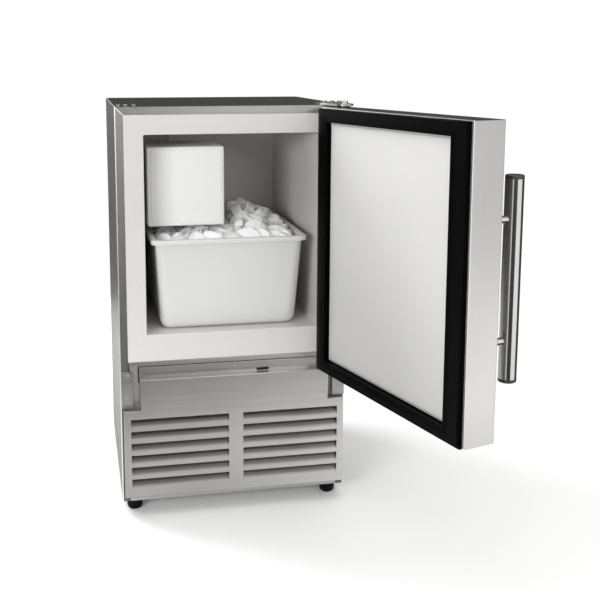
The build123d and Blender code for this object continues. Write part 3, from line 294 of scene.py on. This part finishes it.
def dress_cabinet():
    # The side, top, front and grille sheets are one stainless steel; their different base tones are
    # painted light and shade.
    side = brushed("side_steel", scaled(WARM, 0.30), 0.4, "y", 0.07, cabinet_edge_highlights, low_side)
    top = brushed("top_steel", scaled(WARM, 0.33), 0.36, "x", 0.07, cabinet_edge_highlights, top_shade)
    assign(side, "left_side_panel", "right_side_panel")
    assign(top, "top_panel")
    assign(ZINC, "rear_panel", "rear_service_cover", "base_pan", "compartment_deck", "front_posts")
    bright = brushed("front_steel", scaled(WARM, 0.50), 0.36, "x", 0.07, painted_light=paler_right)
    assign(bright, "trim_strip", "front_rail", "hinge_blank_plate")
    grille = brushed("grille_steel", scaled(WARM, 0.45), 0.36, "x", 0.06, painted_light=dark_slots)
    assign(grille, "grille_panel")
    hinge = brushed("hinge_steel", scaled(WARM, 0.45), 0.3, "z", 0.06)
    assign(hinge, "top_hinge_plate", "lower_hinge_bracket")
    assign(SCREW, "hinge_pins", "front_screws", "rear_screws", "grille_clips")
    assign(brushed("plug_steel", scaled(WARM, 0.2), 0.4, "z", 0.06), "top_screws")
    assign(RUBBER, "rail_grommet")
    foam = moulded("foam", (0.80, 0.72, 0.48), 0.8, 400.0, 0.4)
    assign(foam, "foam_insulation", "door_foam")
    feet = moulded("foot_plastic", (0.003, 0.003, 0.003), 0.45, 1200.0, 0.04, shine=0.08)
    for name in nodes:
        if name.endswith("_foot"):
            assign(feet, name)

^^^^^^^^

TASK GOAL:
Would you copy out each line exactly as written?

REPLY TO THE TASK:
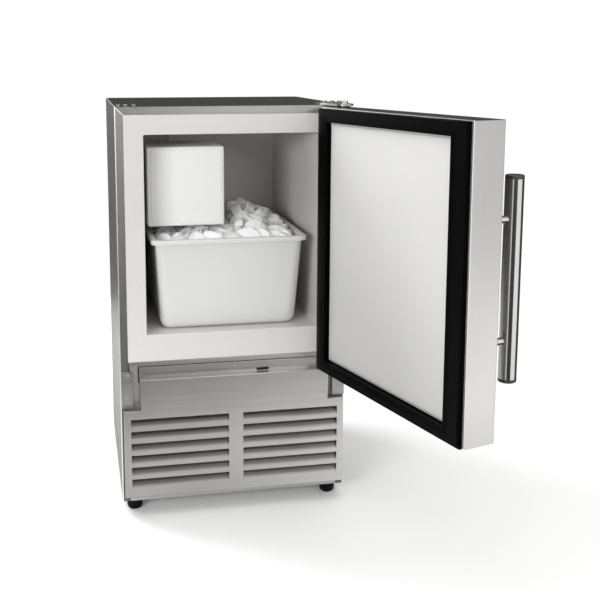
The build123d and Blender code for this object continues. Write part 3, from line 294 of scene.py on. This part finishes it.
def dress_cabinet():
    # The side, top, front and grille sheets are one stainless steel; their different base tones are
    # painted light and shade.
    side = brushed("side_steel", scaled(WARM, 0.30), 0.4, "y", 0.07, cabinet_edge_highlights, low_side)
    top = brushed("top_steel", scaled(WARM, 0.33), 0.36, "x", 0.07, cabinet_edge_highlights, top_shade)
    assign(side, "left_side_panel", "right_side_panel")
    assign(top, "top_panel")
    assign(ZINC, "rear_panel", "rear_service_cover", "base_pan", "compartment_deck", "front_posts")
    bright = brushed("front_steel", scaled(WARM, 0.50), 0.36, "x", 0.07, painted_light=paler_right)
    assign(bright, "trim_strip", "front_rail", "hinge_blank_plate")
    grille = brushed("grille_steel", scaled(WARM, 0.45), 0.36, "x", 0.06, painted_light=dark_slots)
    assign(grille, "grille_panel")
    hinge = brushed("hinge_steel", scaled(WARM, 0.45), 0.3, "z", 0.06)
    assign(hinge, "top_hinge_plate", "lower_hinge_bracket")
    assign(SCREW, "hinge_pins", "front_screws", "rear_screws", "grille_clips")
    assign(brushed("plug_steel", scaled(WARM, 0.2), 0.4, "z", 0.06), "top_screws")
    assign(RUBBER, "rail_grommet")
    foam = moulded("foam", (0.80, 0.72, 0.48), 0.8, 400.0, 0.4)
    assign(foam, "foam_insulation", "door_foam")
    feet = moulded("foot_plastic", (0.003, 0.003, 0.003), 0.45, 1200.0, 0.04, shine=0.08)
    for name in nodes:
        if name.endswith("_foot"):
            assign(feet, name)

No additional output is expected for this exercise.